Berikut perkembangan proyek hilirisasi batu bara Indonesia saat ini:
1. Pembuatan briket batu bara
Ada dua perusahaan yang mengembangkan proyek ini yaitu PT Bukit Asam Tbk (PTBA) dan PT Thriveni. Adapun besaran investasi untuk proyek briket ini mencapai sekitar Rp 200 miliar (US$ 15 juta). Saat ini sudah komersial dikembangkan.
2. Peningkatan mutu batu bara (coal upgrading)
Dikerjakan oleh PT ZJG Resources Technology dengan perkiraan investasi US$ 80-170 juta atau sekitar Rp 1,13 triliun-Rp 2,4 triliun (asumsi kurs Rp 14.100 per US$). Ini sudah komersial dikembangkan.
3. Gasifikasi batu bara
Ada rencana dikembangkan oleh:
- PT Bukit Asam, produk: DME, methanol.
Pemegang Perjanjian Karya Pengusahaan Pertambangan Batu Bara (PKP2B) Generasi 1 menjadi Izin Usaha Pertambangan Khusus (IUPK):
- KPC, produk: methanol
- Arutmin Indonesia, produk Syngas (finalisasi kajian)
- Adaro Indonesia, methanol (masih kajian awal)
- Berau Coal, produk DME/ Hidrogen (masih kajian awal).
Adapun nilai investasi per proyek diperkirakan mencapai US$ 1,5-3 miliar.
Saat ini belum komersial.
4. Underground Coal Gasification (UCG)
Direncanakan dikembangkan oleh:
- PT Kideco Jaya Agung di Kalimantan Timur (Pilot plant)
- PT Indominco di Kalimantan Timur
- PT Medco Energi Mining International (MEMI) dan Phoenix Energi Ltd di Kalimantan Utara.
Adapun proyeksi investasi sekitar US$ 600-800 juta, 30%-40% lebih rendah dibandingkan gasifikasi permukaan. Namun hingga kini belum komersial.

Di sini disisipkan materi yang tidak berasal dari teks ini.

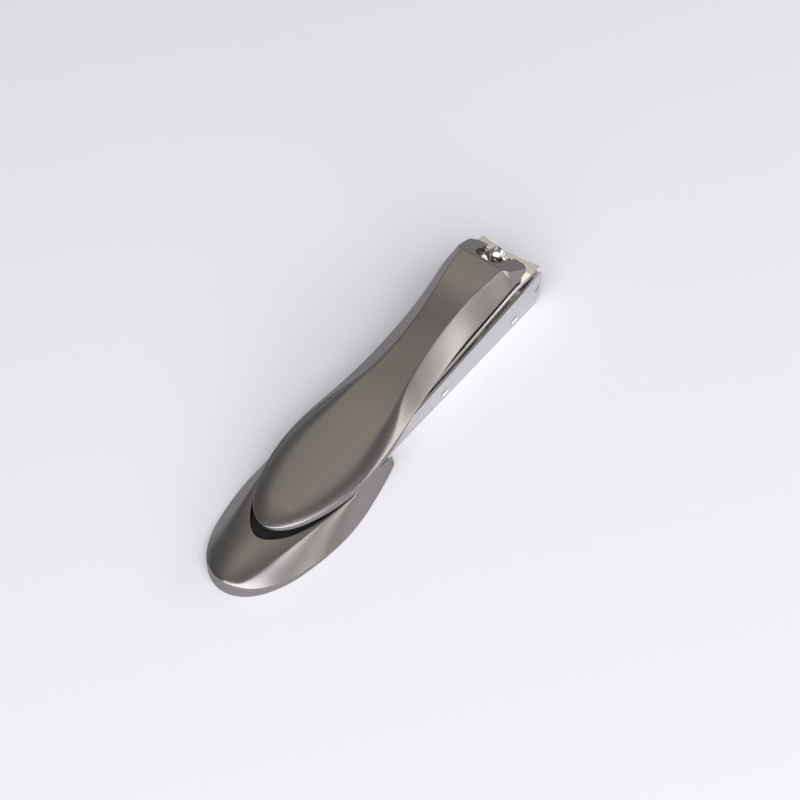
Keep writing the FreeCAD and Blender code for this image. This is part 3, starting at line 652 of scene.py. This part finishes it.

5. Pencairan Batu Bara (coal liquefaction)
Hingga kini belum ada yang mengajukan proyek ini ke pemerintah. Adapun perkiraan investasi sekitar US$ 2-4 miliar.
6. Pembuatan Kokas
Semi cooking coal plant project direncanakan dikembangkan PT Megah Energi Khatulistiwa, produk: Semi Coke, Coal tar.
Perkiraan investasi sekitar US$ 200-400 juta. Namun hingga kini belum secara utuh komersial.
7. Coal slurry/ coal water mixture
Belum ada yang mengusulkan proyek ini ke pemerintah. Perkiraan investasi sekitar US$ 200 juta.